Quote verbatim the span of lines that begins the listing below and closes with the line containing "3, half: 13".

COLLECTED MATERIAL:
########################################
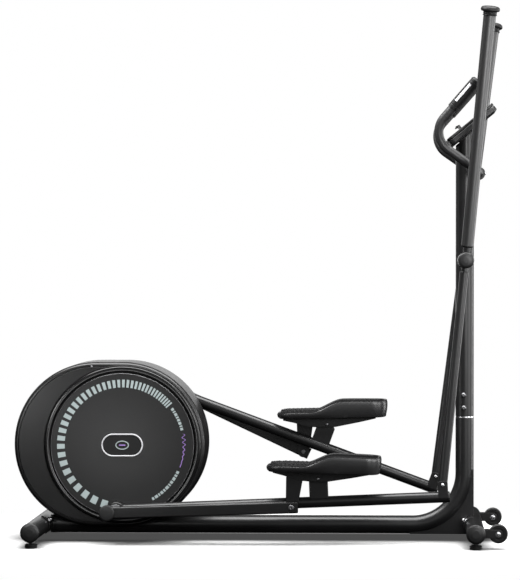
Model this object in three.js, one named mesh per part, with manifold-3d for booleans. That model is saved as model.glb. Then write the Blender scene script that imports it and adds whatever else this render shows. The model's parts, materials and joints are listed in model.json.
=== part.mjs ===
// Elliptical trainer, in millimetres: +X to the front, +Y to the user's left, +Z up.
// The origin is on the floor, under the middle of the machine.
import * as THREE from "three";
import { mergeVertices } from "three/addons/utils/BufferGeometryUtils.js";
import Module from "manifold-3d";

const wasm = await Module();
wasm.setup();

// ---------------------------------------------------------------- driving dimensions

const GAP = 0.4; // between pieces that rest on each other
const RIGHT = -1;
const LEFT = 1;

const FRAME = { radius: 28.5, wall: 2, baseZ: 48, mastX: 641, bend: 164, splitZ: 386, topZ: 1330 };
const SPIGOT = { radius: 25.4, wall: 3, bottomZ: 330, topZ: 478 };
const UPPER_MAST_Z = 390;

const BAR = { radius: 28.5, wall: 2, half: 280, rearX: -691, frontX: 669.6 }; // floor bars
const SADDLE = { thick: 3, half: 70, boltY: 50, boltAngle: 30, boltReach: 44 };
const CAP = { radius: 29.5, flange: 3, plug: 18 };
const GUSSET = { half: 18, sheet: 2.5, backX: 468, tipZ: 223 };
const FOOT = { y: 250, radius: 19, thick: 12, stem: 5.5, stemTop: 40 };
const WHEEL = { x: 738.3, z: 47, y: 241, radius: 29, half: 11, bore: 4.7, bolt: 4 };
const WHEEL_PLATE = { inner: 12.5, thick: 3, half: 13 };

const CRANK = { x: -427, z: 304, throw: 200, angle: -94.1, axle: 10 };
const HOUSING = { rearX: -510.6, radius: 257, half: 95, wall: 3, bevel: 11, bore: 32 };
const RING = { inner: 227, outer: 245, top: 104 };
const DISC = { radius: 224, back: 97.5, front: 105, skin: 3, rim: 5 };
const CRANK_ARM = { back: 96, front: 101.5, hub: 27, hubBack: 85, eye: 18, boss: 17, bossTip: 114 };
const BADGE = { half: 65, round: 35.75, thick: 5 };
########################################
TASK SOLUTION:
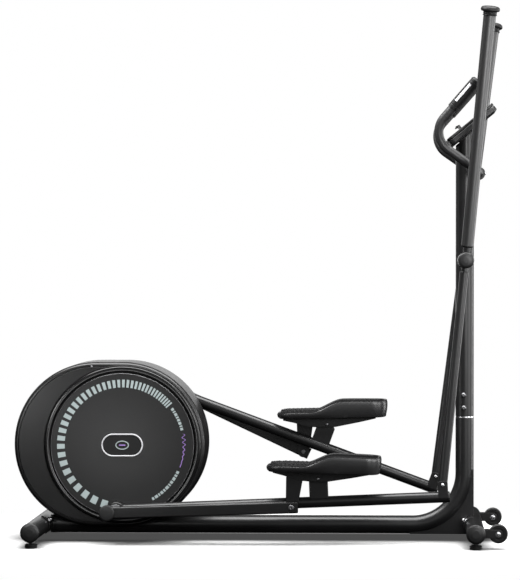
Model this object in three.js, one named mesh per part, with manifold-3d for booleans. That model is saved as model.glb. Then write the Blender scene script that imports it and adds whatever else this render shows. The model's parts, materials and joints are listed in model.json.
=== part.mjs ===
// Elliptical trainer, in millimetres: +X to the front, +Y to the user's left, +Z up.
// The origin is on the floor, under the middle of the machine.
import * as THREE from "three";
import { mergeVertices } from "three/addons/utils/BufferGeometryUtils.js";
import Module from "manifold-3d";

const wasm = await Module();
wasm.setup();

// ---------------------------------------------------------------- driving dimensions

const GAP = 0.4; // between pieces that rest on each other
const RIGHT = -1;
const LEFT = 1;

const FRAME = { radius: 28.5, wall: 2, baseZ: 48, mastX: 641, bend: 164, splitZ: 386, topZ: 1330 };
const SPIGOT = { radius: 25.4, wall: 3, bottomZ: 330, topZ: 478 };
const UPPER_MAST_Z = 390;

const BAR = { radius: 28.5, wall: 2, half: 280, rearX: -691, frontX: 669.6 }; // floor bars
const SADDLE = { thick: 3, half: 70, boltY: 50, boltAngle: 30, boltReach: 44 };
const CAP = { radius: 29.5, flange: 3, plug: 18 };
const GUSSET = { half: 18, sheet: 2.5, backX: 468, tipZ: 223 };
const FOOT = { y: 250, radius: 19, thick: 12, stem: 5.5, stemTop: 40 };
const WHEEL = { x: 738.3, z: 47, y: 241, radius: 29, half: 11, bore: 4.7, bolt: 4 };
const WHEEL_PLATE = { inner: 12.5, thick: 3, half: 13 };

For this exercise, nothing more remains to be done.